Inference with multiple subjects, trials, and conditions¶
Note that we can also do inference for multiple x_os
(e.g., subjects) with varying
numbers of trails and experimental conditions - all without retraining the MNLE.
torch.manual_seed(42)
num_subjects = 3
num_trials = [10, 20, 30]
# draw one ground truth parameter
theta_o = proposal.sample((num_subjects,))[:, :2]
# Note that the trial conditions need to be the same for all subjects.
# Simulate observed data for all subjects and trials.
x_os = []
conditions = []
for i in range(num_subjects):
conditions.append(proposal.sample((num_trials[i],))[:, 2:])
# Theta is repeated for each trial, conditions are different for each trial.
theta_and_condition = torch.cat((theta_o[i].repeat(num_trials[i], 1), conditions[i]), dim=-1)
x_os.append(sim_wrapper(theta_and_condition))
# loop over subjects (vectorized batched x and batched conditions is not supported yet)
posterior_samples = []
for idx in range(num_subjects):
# condition the potential
conditioned_potential_fn = potential_fn.condition_on_theta(
conditions[idx],
dims_global_theta=[0, 1]
)
# pass potential to sampler
mnle_posterior = MCMCPosterior(
potential_fn=conditioned_potential_fn, # pass the conditioned potential function
theta_transform=prior_transform,
proposal=prior, # pass the prior, not the proposal.
**mcmc_kwargs
)
posterior_samples.append(mnle_posterior.sample((num_samples,), x=x_os[idx], show_progress_bars=True))

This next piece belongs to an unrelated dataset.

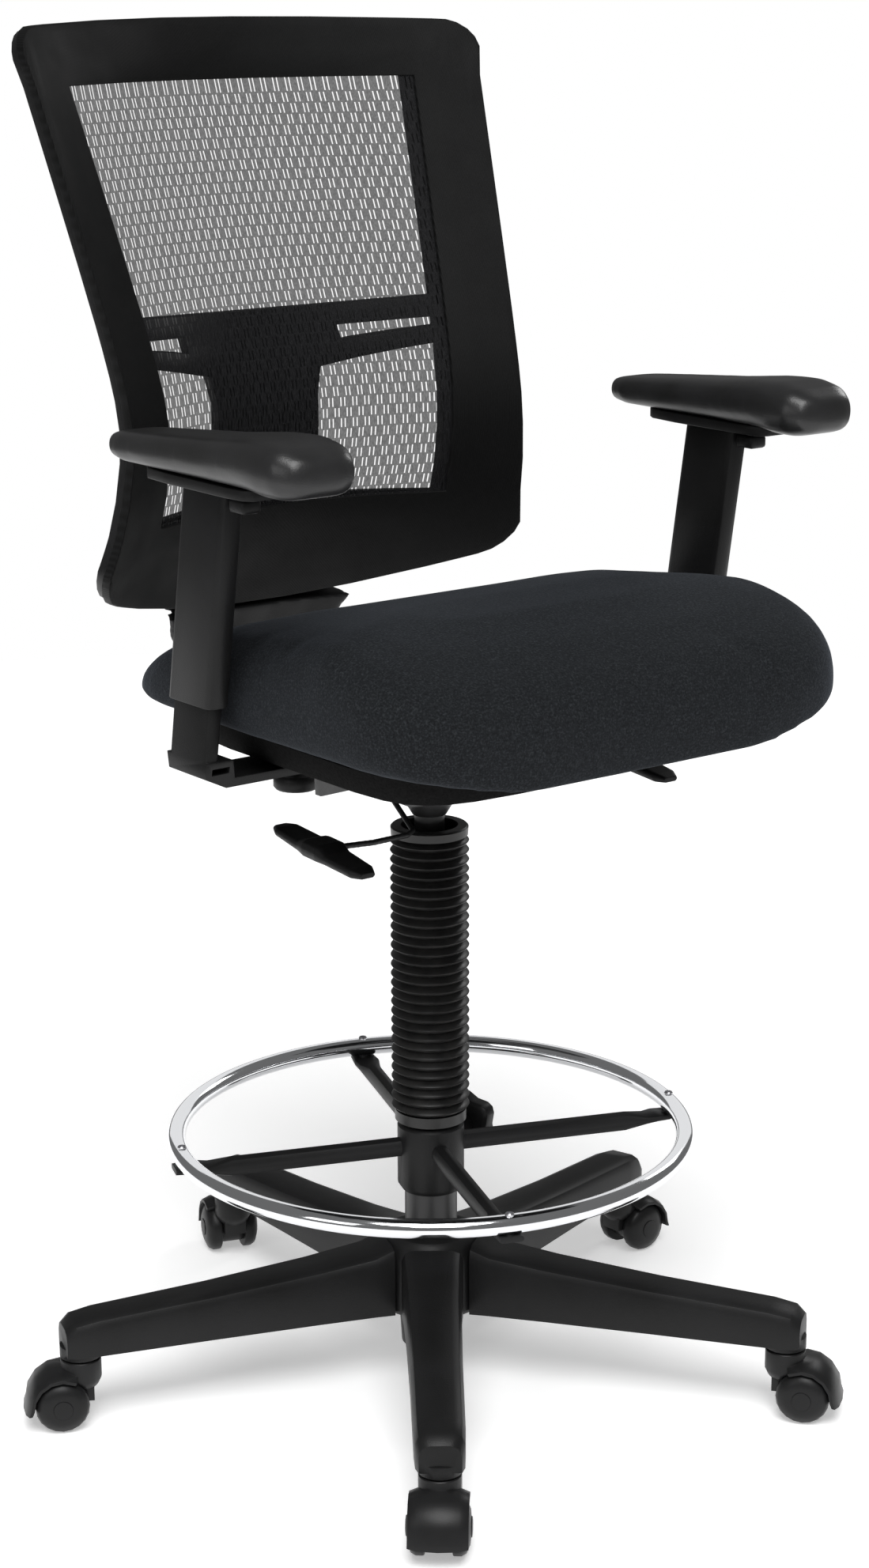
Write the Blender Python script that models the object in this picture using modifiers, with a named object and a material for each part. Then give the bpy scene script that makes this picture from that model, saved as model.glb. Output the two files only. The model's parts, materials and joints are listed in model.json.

# Plotting all three posteriors in one pairplot.
fig, ax = pairplot(
[prior.sample((1000,))] + posterior_samples,
# points=theta_o,
diag="kde",
upper="contour",
diag_kwargs=dict(bins=100),
upper_kwargs=dict(levels=[0.95]),
fig_kwargs=dict(
points_offdiag=dict(marker="*", markersize=10),
points_colors=["k"],
),
labels=[r"$\beta$", r"$\rho$"],
figsize=(10, 10),
)
plt.sca(ax[1, 1])
plt.legend(
["prior"] + [f"Subject {idx+1}" for idx in range(num_subjects)],
frameon=False,
fontsize=12,
);
Note how the posteriors are becoming more narrow with increasing number of trials (subject 1: 10 trials vs. subject 3: 30 trials).